Your hospital stay may range from one week to one month, or potentially longer. The length of stay depends on your body’s reaction to the CAR T-cell infusion and possible side effects.
What Are the Possible Side Effects of CAR T-Cell Therapy?
You will be very carefully monitored after your infusion for any side effects. Report any of these side effects to your treatment team immediately.
Possible side effects include:
- Cytokine release syndrome (CRS), which can include fevers, low blood pressure, low oxygen levels, fast heartbeat, confusion, and temporary kidney and liver abnormalities
- Neurologic toxicities, which can include confusion, excessive sleepiness, tremor, or seizures
- Decreased blood counts
- Increased risk of infection
- Swelling in hands, arms, feet, and legs
- Increased risk of bleeding
If you experience any of these side effects after you leave the hospital, call your treatment team right away:
- Excessive sleepiness
- Symptoms of infection
Family members are often the first to notice changes in behavior such as trouble remembering or confusion. Family members should report these changes to your treatment team.
What Is the Success Rate of CAR T-Cell Therapy?
CAR T-cell therapy has a verifiable track record of improving outcomes for patients when other treatments have not been successful. As treatment therapies improve, expect a continued success rate. Some studies show that up to 50% of patients treated with CAR T-cell therapies have found lasting remission with no additional treatment.

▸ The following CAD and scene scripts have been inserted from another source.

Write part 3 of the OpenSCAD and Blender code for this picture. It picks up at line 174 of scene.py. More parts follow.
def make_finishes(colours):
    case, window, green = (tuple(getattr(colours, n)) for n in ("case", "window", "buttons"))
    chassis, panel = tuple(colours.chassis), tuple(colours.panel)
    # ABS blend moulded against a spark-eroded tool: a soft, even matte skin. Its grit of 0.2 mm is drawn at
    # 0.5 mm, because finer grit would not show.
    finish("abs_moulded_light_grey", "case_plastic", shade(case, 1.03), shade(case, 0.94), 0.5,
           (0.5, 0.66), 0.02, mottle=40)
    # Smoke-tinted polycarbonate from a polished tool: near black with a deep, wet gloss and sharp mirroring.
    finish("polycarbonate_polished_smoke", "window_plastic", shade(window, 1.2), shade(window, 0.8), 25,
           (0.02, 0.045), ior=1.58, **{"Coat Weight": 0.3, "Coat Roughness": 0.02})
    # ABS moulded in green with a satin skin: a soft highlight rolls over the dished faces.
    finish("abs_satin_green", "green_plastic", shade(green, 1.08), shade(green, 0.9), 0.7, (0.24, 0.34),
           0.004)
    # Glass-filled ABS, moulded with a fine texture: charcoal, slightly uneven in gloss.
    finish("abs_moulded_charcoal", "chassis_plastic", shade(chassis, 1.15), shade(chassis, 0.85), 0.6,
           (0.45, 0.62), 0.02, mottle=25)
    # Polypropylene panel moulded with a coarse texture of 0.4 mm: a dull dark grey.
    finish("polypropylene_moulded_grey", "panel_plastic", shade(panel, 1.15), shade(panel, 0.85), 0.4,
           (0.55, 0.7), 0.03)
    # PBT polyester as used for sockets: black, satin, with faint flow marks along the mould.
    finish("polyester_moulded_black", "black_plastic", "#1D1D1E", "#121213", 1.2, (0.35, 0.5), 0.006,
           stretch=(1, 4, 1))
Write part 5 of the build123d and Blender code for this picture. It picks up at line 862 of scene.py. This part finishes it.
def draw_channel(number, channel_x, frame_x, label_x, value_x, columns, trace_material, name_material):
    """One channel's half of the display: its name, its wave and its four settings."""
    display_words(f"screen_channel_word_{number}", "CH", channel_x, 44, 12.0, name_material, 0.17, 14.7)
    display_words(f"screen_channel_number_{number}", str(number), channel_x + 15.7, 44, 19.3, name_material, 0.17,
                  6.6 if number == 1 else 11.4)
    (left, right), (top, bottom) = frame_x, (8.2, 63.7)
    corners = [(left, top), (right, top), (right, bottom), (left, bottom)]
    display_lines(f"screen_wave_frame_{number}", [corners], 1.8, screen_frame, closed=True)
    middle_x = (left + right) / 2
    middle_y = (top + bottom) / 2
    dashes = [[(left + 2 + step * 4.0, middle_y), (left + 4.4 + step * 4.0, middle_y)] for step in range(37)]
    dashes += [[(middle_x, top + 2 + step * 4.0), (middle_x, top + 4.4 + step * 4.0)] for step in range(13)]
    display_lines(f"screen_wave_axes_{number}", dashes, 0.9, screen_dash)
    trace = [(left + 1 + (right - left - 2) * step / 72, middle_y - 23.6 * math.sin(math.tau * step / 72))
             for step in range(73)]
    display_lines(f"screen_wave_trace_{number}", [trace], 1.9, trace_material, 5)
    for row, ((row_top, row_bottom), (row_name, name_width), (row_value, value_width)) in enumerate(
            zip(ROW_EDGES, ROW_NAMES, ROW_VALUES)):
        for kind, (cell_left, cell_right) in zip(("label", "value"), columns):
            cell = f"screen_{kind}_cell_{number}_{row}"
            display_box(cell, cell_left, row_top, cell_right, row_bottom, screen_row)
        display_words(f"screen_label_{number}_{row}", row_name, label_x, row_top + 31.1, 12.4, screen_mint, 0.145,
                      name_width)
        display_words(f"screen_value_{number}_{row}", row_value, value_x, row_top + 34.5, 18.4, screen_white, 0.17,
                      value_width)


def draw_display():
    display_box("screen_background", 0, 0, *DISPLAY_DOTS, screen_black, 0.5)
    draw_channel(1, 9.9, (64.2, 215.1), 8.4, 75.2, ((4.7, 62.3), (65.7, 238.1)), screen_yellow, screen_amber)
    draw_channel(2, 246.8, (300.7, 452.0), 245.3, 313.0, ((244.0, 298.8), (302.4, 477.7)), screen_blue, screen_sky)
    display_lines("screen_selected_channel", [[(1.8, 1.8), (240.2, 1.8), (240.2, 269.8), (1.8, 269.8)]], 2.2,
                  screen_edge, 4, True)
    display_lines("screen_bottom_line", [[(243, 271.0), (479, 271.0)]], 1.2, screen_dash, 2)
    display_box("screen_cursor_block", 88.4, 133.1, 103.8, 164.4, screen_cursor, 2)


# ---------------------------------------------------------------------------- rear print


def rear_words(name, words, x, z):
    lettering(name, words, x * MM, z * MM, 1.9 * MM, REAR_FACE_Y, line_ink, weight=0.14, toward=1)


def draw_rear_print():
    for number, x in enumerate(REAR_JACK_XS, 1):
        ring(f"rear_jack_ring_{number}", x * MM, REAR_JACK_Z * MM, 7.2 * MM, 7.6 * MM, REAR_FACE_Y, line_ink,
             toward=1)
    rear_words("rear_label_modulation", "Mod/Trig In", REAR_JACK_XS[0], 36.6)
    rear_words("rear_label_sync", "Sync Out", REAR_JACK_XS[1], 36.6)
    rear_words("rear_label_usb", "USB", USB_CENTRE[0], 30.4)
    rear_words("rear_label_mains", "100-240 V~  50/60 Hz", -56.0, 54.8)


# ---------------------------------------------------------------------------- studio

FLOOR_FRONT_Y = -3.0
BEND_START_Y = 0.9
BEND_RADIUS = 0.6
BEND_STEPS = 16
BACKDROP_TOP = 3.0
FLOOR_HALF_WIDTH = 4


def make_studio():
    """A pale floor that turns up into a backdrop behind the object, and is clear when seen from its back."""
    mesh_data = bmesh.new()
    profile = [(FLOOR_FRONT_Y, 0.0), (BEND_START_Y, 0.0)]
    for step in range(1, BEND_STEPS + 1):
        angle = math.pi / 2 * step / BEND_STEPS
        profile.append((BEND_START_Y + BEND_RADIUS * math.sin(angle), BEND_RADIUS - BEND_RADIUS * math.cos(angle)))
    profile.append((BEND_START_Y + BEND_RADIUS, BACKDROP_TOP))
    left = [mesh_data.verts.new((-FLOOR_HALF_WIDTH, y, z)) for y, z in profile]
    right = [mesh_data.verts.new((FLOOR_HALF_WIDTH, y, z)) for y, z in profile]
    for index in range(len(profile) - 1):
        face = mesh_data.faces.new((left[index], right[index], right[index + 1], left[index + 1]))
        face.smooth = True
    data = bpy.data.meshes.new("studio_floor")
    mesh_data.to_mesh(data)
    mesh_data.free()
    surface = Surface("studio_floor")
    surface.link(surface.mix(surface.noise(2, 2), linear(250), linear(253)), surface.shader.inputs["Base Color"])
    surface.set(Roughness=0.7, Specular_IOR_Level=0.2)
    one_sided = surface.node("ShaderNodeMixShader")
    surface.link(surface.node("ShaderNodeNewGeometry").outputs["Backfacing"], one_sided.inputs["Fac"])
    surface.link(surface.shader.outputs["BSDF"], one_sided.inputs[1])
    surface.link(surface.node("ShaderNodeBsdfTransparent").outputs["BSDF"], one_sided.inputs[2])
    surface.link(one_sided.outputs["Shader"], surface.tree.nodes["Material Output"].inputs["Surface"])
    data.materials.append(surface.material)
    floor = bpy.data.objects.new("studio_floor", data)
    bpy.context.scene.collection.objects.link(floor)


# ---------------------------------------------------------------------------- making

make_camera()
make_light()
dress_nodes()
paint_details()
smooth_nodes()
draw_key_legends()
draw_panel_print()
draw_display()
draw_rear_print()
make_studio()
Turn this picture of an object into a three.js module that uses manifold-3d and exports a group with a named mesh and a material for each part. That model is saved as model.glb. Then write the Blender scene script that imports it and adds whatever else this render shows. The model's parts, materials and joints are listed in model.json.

What Can I Expect Before My CAR T-Cell Infusion?
- You will have a medical and laboratory evaluation with a lymphoma specialist to determine if CAR T-cell therapy is right for you
- Your lymphoma will be re-staged with a PET-CT scan, if one has not been recently performed
- You will meet with a social worker to evaluate your psychosocial needs and determine the support we can provide you and your family
- You will undergo apheresis, a process where your blood is collected and processed to obtain the T-cells
- Before being admitted to the hospital, you will receive chemotherapy that is designed to prepare your body for the CAR T-cell infusion
- Your nurse will talk with you about your supportive care team members. You will meet with an oncology social worker. You have access to a nutritionist, spiritual care provider, or a member of the parenting at a challenging time (PACT) team at any period before, during and after your infusion
What Do I Need to Know For My Care After the Infusion?
- You should have someone living with you in your house for at least one month after your infusion
- You should avoid driving or operating heavy machinery for up to 2 months after your infusion
- You must live within 2 hours drive of the hospital for a month after your infusion
- You will need to set up a healthcare proxy, if you do not already have one. Your treatment team can provide you with a healthcare proxy form
- You will receive a patient wallet card and should carry it with you at all times. If you see a doctor, you should give this card to them
What Should I Do to Care for Myself After I Leave the Hospital?
Your treatment team will talk with you about how to care for yourself when you leave the hospital. They will give you specific information about personal care, mouth care, and hand washing. They can answer any other questions that you may have.